# Top AKC Agility GSD's for 2009 - CONGRATS!!



## MaggieRoseLee (Aug 17, 2001)

<span style="color: #3366FF">(sorry about all the ........ had to use them to format)</span>

THE AMERICAN KENNEL CLUB Report Date: 07/15/2009

December 2009 AKC Agility Invitational for German Shepherd Dogs

Qualifying Period Starting July 01, 2008 and ending June 30, 2009

Events Processed Through Wednesday, July 1, 2009



Rank...Name....................................................... Class.....Formula Value

1... MACH4 Blitza Vom Ronin HausMXF....................... REG..... 2,146

2... MACH3 Misty Blue MXF...................................... REG..... 1,919

3... MACH Becca My Delightful Destiny VCD2 RN MXF.... REG......1,387

4... MACH2 F Kaska Sonador Vom Kraftwerk OF........... REG..... 1,243

5... MACH Hausjoellas Fantom MXF........................... REG..... 1,056

6... MACH2 Bonjon's Cadance Ad Traumblick RN NAP NJP MXF.. REG..... 1,038

7... MACH2 Kiahaus' Fast And Furious OF................... REG..... 922

8... MACH3 Njgsdr's Draven's Hangman's Fury CD OF.... REG..... 864

9... MACH Y'Caeli Of Turkey Hill CD RA NAP MXF.......... REG..... 711

10.. MACH3 Ringo OF............................................. REG..... 611

11.. MACH Blackthorn's Deva XF.............................. REG..... 596

12.. <span style="color: #CC33CC">MACH Beretta Vom Wildhaus MXF</span>...................... REG..... 595

13.. MACH Divvie My Gift From God CDX NAP XF......... REG..... 589

14.. Ezra Vom Motta UD RE PT MX MXJ XF................ REG..... 580

15.. Kip RN MX MXJ............................................... REG..... 575

16.. MACH3 Lavasky Vom Malone Jerome OAP OJP OF.. REG..... 548

17.. Blitzen's Ancient Thunder MX MXJ XF.................. REG..... 536

18.. MACH Chief NF................................................ REG..... 498

19.. Bonjon Dizzy Gin Fiz Dschungel AX MXJ NF............ REG..... 430

20.. Velociraptor Jasper CD MX MXJ XF...................... REG..... 427

21.. Caesar Vom Haus Beal CD MX MXJ...................... REG..... 412

22.. MACH Emma Buettner Von Cullman VCD2 UDX2 RAE.. REG.. 396

23.. MACH Becka Zet Eurosportu XF......................... REG..... 369

24.. Regalwise I'm A Sky Pilot MX MXJ NF.................. REG..... 357

25.. MACH Radar V Haus Safko ............................... REG..... 343
























Congrats to all!


----------



## Jennifer McClellan (Mar 7, 2008)

Great job everyone and everydog!!!!















Congrats from CJ, Stella, Mom, Dad, and David


----------



## Chris Wild (Dec 14, 2001)




----------



## Kayos and Havoc (Oct 17, 2002)

Yippe!! There is Bretta and Draven again!


----------



## Mandalay (Apr 21, 2008)

Congratulations!!


----------



## lylol (Feb 18, 2009)

Fantastic!!


----------



## gsdlove212 (Feb 3, 2006)

Way to go!!!!!!


----------



## LuvWorkingGSDs (Aug 24, 2008)

Congratulations to you and all the other GSDs for a great year!


----------



## Divvie2004 (May 15, 2009)

I know this is late in coming but CONGRATS Maggie on your MACH and ranking.
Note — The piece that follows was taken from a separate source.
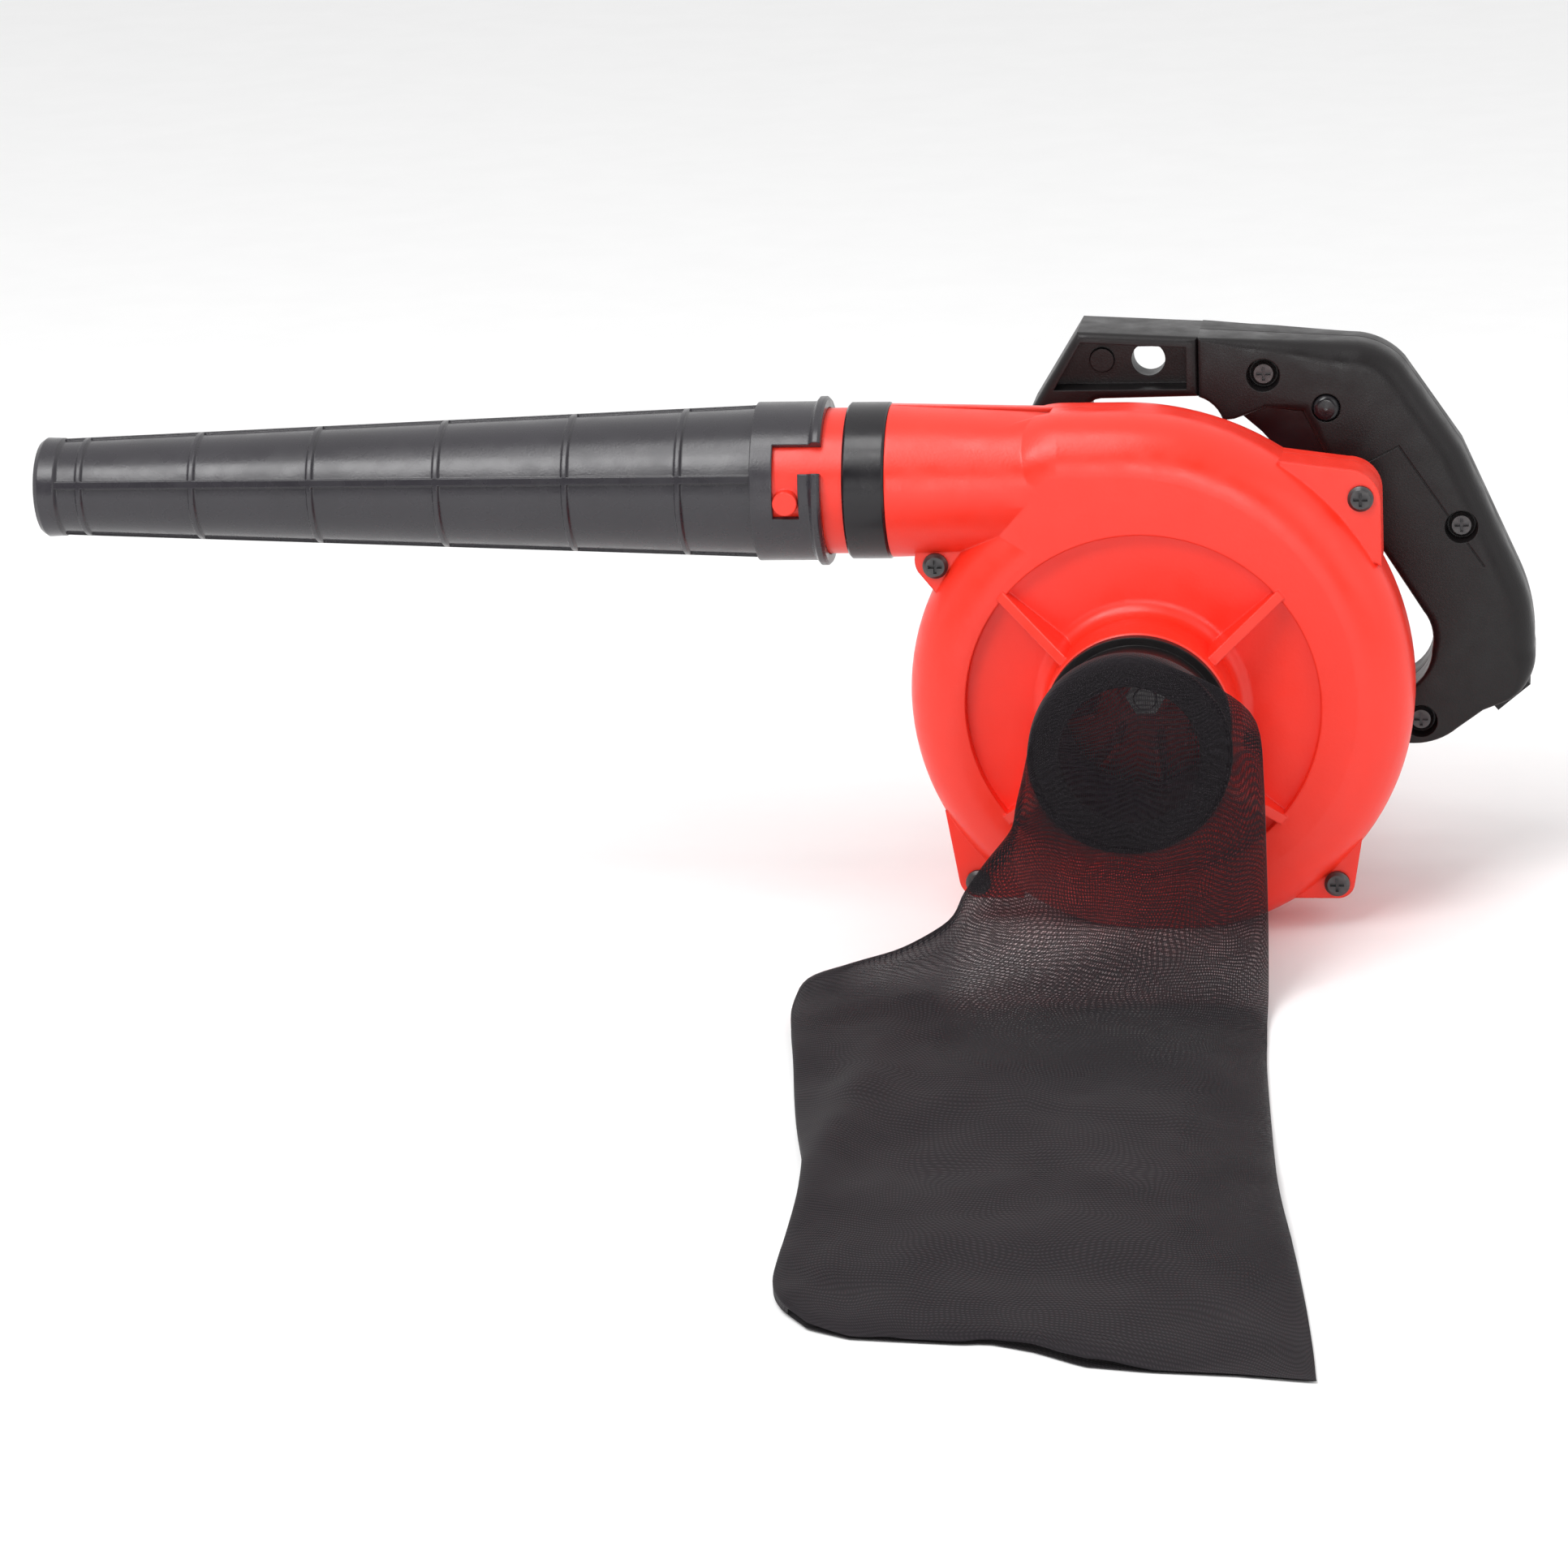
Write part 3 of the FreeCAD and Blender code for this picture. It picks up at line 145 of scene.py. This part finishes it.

Divvie had a broken toe part of the year so we did not get to compete as much as we did the year before. Will we see you at nationals in March 0210? Divvie and I will probably be ending our AKC agility then because of money but I hope to be able to run a little USDAA next year.


----------



## MaggieRoseLee (Aug 17, 2001)

THIS year the Nationals is in Ohio, which I can pretend is close and attend.

Next year, 2010, I think I can't pretend is going to be close....

BTW, look how close the numbers are for dogs 10 -15! All within spitting distance so shows how great that grouping is!


----------



## Divvie2004 (May 15, 2009)

I was talking about the AKC agility nationals to be held in Tulsa. Sorry I did not make that clear.


----------